▶ **Task directions**: Retype word for word the lines lying between the line containing "Keep writing the" and the line containing "ring along an axis.", together with those two lines themselves, and nothing besides.

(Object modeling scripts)
*-*-*
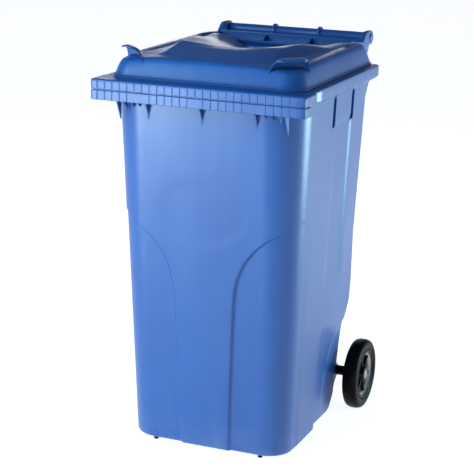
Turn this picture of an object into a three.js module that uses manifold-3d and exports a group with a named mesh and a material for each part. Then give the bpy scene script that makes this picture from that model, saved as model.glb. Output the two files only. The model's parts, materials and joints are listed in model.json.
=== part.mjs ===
// A two-wheeled refuse bin of 240 litres: one moulded container on two wheels, with a hinged lid.
// Millimetres, +Z up, +Y to the rear. Inside this file y is measured from the front face of the rim
// comb and z from the ground; the whole group is moved at the end so that the origin lies on the
// ground in the middle of the bin.
import * as THREE from "three";
import { mergeVertices } from "three/addons/utils/BufferGeometryUtils.js";
import Module from "manifold-3d";

const wasm = await Module();
wasm.setup();

// ---- Overall sizes ----
const RIM_HALF_WIDTH = 291; // half the width over the comb
const RIM_TOP = 992; // height of the mouth
const RIM_DEPTH = 608; // front face of the comb to the rear face of the rim
const BASE_Z = 8; // underside of the floor
const GAP = 0.3; // between pieces that touch
const RUNNING_GAP = 0.3; // round a shaft that turns

// ---- Container ----
const SKIN = 4.5;
const COMB_PROUD = 5; // the comb stands out past the side rim by this
const SIDE_RIM_HALF = RIM_HALF_WIDTH - COMB_PROUD;
const RIM_OVERHANG = 25; // side rim past the wall below it
const SIDE_RIM_HEIGHT = 27;
const FLARE_HEIGHT = 17; // the slope from the wall out to the side rim
const WALL_TOP = RIM_TOP - SIDE_RIM_HEIGHT - FLARE_HEIGHT;
const SIDE_DRAFT = 0.0384; // inward lean of each side for each millimetre down
const FRONT_DRAFT = 0.05;
const REAR_DRAFT = 0.042;
const COMB_DEPTH = 43; // front face of the comb to the wall behind it
const COMB_HEIGHT = 52.7;
const COMB_PLATE = 5;
const COMB_CORNER = 7;
const COMB_RETURN = 72; // how far the comb runs back along each side
const COMB_RETURN_FLAT = 34; // the part of that at full height
const BAND_GROOVE = 4;
const BAND_GROOVE_DEPTH = 3.2;
const TEETH = 28;
const TOOTH_GROOVE = 2.4;
const TOOTH_GROOVE_DEPTH = 1;
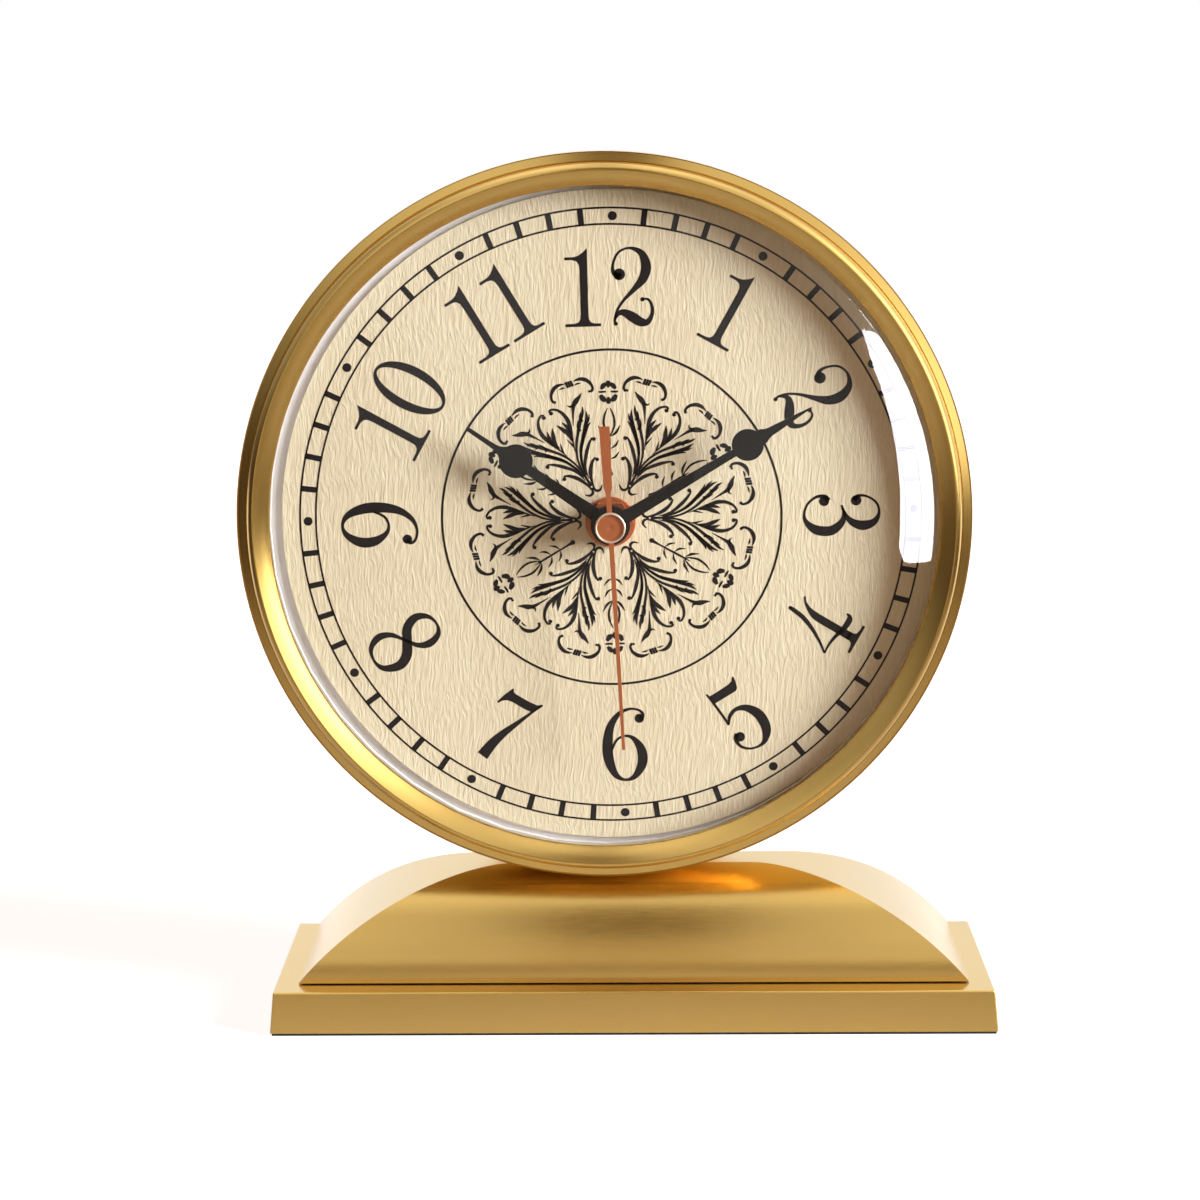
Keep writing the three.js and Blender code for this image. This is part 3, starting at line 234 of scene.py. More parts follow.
# How a circle drawn flat is turned to stand across each axis
TURNS = {"X": (0, math.pi / 2, 0), "Y": (math.pi / 2, 0, 0), "Z": (0, 0, 0)}


def turned(name, profile, middle_at, axis="Y", steps=160, degrees=30, closed=True):
    """A turned piece: a circle drawn out and scaled ring by ring along an axis.

    The profile is a list of (radius, place along the axis) in millimetres, and the middle is in metres.
    """
    along = Vector([float(letter == axis) for letter in "XYZ"])
    if axis == "Y":
        along.negate()
    rings = list(profile) + list(profile[:1]) if closed else list(profile)
    radius, place = rings[0]
    radius = max(radius, 0.001)
    pick_nothing()
    bpy.context.tool_settings.mesh_select_mode = (True, False, False)
    bpy.ops.mesh.primitive_circle_add(
        vertices=steps, radius=radius * MM, rotation=TURNS[axis],
        location=Vector(middle_at) + along * place * MM,
    )
    bpy.ops.object.mode_set(mode="EDIT")
    bpy.ops.mesh.select_all(action="SELECT")
    for next_radius, next_place in rings[1:]:
        next_radius = max(next_radius, 0.001)
        bpy.ops.mesh.extrude_region_move(
            TRANSFORM_OT_translate={"value": along * (next_place - place) * MM},
        )
        grow = next_radius / radius
        bpy.ops.transform.resize(
            value=[1 if letter == axis else grow for letter in "XYZ"],
            center_override=Vector(middle_at) + along * next_place * MM,
        )
        radius, place = next_radius, next_place
    bpy.ops.mesh.select_all(action="SELECT")
    bpy.ops.mesh.remove_doubles(threshold=4e-6)
    bpy.ops.mesh.normals_make_consistent(inside=False)
    return smoothed(settled(name), degrees)


def plate(name, outline, low, high, axis="Y"):
    """A flat piece: a filled outline drawn out along an axis.

    The outline is a list of (across, up) in metres, and low and high are world places along the axis.
    """
    along = "XYZ".index(axis)
    pick_nothing()
    bpy.ops.mesh.primitive_circle_add(vertices=len(outline), radius=1, fill_type="NGON")
    piece = bpy.context.object
    for vertex, (across, up) in zip(piece.data.vertices, outline):
        place = {"X": (low, across, up), "Y": (across, low, up), "Z": (across, up, low)}[axis]
        vertex.co = place
    bpy.ops.object.mode_set(mode="EDIT")
    bpy.ops.mesh.select_all(action="SELECT")
    push = [0.0, 0.0, 0.0]
    push[along] = high - low
    bpy.ops.mesh.extrude_region_move(TRANSFORM_OT_translate={"value": push})
    bpy.ops.mesh.select_all(action="SELECT")
    bpy.ops.mesh.normals_make_consistent(inside=False)
    return settled(name)


def block(name, low, high):
    """A block between two corners."""
    low, high = Vector(low), Vector(high)
    pick_nothing()
    bpy.ops.mesh.primitive_cube_add(size=1, location=(low + high) / 2, scale=high - low)
    return settled(name)


def faces_where(piece, test):
    """Selects the faces that pass a test, ready for edit mode."""
    pick(piece)
    bpy.ops.object.mode_set(mode="EDIT")
    bpy.ops.mesh.select_mode(type="FACE")
    bpy.ops.mesh.select_all(action="DESELECT")
    bpy.ops.object.mode_set(mode="OBJECT")
    for polygon in piece.data.polygons:
        polygon.select = bool(test(polygon))
    bpy.ops.object.mode_set(mode="EDIT")


def softened(points, rounds, steps=4):
    """A closed profile with its corners rounded; rounds gives each corner's radius, 0 for none."""
    out = []
    count = len(points)
    for index, (point, size) in enumerate(zip(points, rounds)):
        here = Vector(point)
        if not size:
            out.append(tuple(here))
            continue
        before = Vector(points[index - 1]) - here
        after = Vector(points[(index + 1) % count]) - here
        near = here + before.normalized() * min(size, before.length * 0.49)
        far = here + after.normalized() * min(size, after.length * 0.49)
        for step in range(steps + 1):
            share = step / steps
            place = near * (1 - share) ** 2 + here * 2 * share * (1 - share) + far * share ** 2
            out.append(tuple(place))
    return out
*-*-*
▶ **Task result**:
Keep writing the three.js and Blender code for this image. This is part 3, starting at line 234 of scene.py. More parts follow.
# How a circle drawn flat is turned to stand across each axis
TURNS = {"X": (0, math.pi / 2, 0), "Y": (math.pi / 2, 0, 0), "Z": (0, 0, 0)}


def turned(name, profile, middle_at, axis="Y", steps=160, degrees=30, closed=True):
    """A turned piece: a circle drawn out and scaled ring by ring along an axis.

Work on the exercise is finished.